You Don’t Have to Be Famous to Chug a Cup of Wiggly Tofu
You Don’t Have to Be Famous to Chug a Cup of Wiggly Tofu
Taho in the Philippines
“Ta-ho! Taah-hooo…Tahooooo…” A street vendor outside our college at the University of the Philippines would shout. It is peddled in a distinct way. The name called out repetitively in a full and rising inflection to catch your attention. For years, every single morning it was my breakfast of choice. Before the first class of the day I’d rush out onto the road to grab a warm cup of taho without fail.
My life as an art student pretty much revolved around paint. Whatever money was leftover went to food. There was a need for something nourishing, fast and cheap. The long-standing joke amongst friends was to never have Taho again after graduation once we became rich and famous. The paint fumes can make one delusional, apparently.
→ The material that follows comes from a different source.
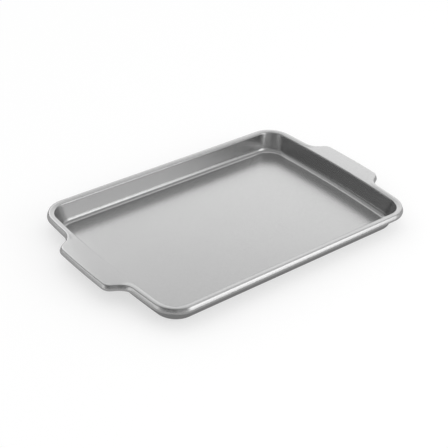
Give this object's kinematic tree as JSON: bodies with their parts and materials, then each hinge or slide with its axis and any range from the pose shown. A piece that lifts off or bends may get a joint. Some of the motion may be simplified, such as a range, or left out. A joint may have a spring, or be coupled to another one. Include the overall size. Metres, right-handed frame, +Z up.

The Philippine snack consists of soft and silky tofu, brown sugar syrup, and tapioca pearls. Its origins can be traced back to the Chinese douhua, which is soybean pudding eaten savory or sweet. Through trade, the Chinese have influenced local Filipino cuisine for centuries.
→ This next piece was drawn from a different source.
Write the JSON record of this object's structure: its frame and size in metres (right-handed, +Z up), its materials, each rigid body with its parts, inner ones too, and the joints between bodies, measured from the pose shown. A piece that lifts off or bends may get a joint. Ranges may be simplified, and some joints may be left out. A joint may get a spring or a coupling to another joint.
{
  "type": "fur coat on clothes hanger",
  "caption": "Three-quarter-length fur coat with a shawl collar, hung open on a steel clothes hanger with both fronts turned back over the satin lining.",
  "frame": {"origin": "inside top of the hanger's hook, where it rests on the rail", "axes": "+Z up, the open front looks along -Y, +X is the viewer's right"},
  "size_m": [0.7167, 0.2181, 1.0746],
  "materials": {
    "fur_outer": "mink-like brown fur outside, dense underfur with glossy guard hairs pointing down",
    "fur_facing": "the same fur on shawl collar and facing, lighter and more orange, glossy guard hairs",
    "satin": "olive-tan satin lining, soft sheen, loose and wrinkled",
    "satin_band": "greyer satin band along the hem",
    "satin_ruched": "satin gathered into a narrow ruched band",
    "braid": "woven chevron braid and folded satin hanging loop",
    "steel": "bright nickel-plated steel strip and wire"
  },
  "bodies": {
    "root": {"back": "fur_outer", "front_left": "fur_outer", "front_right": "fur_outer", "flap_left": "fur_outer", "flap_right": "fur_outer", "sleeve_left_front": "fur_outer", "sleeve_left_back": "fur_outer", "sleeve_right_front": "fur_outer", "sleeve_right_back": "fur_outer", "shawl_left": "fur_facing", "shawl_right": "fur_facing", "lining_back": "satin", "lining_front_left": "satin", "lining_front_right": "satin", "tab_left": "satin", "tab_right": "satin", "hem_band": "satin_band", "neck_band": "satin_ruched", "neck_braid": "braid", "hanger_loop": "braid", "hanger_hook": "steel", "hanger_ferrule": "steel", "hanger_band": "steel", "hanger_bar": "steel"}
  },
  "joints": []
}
It is prepared before dawn and stored in two aluminum buckets that hang from each end of a bamboo stick. A vendor balances it on his back, or perhaps use a bicycle for ease. The larger bucket holds the tofu base. The smaller container keeps the brown syrup (arnibal) and sago (tapioca pearls). The men follow routes around town very early in the morning until late afternoon. They are a particularly common sight throughout the country.
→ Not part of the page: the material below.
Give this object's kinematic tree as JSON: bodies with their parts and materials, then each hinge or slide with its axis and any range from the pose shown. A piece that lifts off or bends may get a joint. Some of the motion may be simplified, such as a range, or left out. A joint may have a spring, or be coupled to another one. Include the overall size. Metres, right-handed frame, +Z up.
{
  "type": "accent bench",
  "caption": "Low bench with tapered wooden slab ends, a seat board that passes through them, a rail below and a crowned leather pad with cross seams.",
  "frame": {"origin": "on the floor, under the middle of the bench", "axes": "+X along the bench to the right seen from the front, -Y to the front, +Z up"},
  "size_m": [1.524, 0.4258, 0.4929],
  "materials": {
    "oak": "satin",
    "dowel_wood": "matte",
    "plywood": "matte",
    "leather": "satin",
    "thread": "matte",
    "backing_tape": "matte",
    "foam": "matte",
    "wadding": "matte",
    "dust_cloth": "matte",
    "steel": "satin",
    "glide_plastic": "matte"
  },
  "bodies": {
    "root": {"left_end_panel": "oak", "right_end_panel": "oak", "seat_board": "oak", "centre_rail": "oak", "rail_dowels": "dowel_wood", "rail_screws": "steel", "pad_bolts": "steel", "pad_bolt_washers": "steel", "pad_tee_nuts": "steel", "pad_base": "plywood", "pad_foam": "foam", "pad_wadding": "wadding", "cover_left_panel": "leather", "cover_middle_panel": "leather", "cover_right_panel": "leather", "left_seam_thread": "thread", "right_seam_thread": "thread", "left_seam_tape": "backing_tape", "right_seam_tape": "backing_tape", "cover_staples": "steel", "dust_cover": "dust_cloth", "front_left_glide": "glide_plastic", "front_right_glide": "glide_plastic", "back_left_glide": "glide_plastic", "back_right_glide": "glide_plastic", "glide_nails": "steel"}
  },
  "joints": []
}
The white wiggly tofu is served in a clear plastic cup, either small or large. It is normal for customers in residential areas to bring out their own cups to be filled along the sidewalk. Using a flat, wide, metal scoop, the surface of the curd is skimmed of any excess water. A thin, metal ladle is used to spoon the tapioca pearls and syrup, which are then mixed gently with the tofu.
The only way taho junkies consume it is by slurping it straight out from the cup in one slow gulp. Spoons are not an option and straws are for phonies. The warm bean curd squirts in your mouth. The mush mixed with the starchy translucent sago and amber syrup creates quite a sugar rush. For a few extra pesos, you can dictate your proportions: light to corrosively sweet, all depending on the type of morning or day it will be.
A decade has passed. I have transitioned into consuming taho while hungover every Sunday morning outside a church. I never became famous.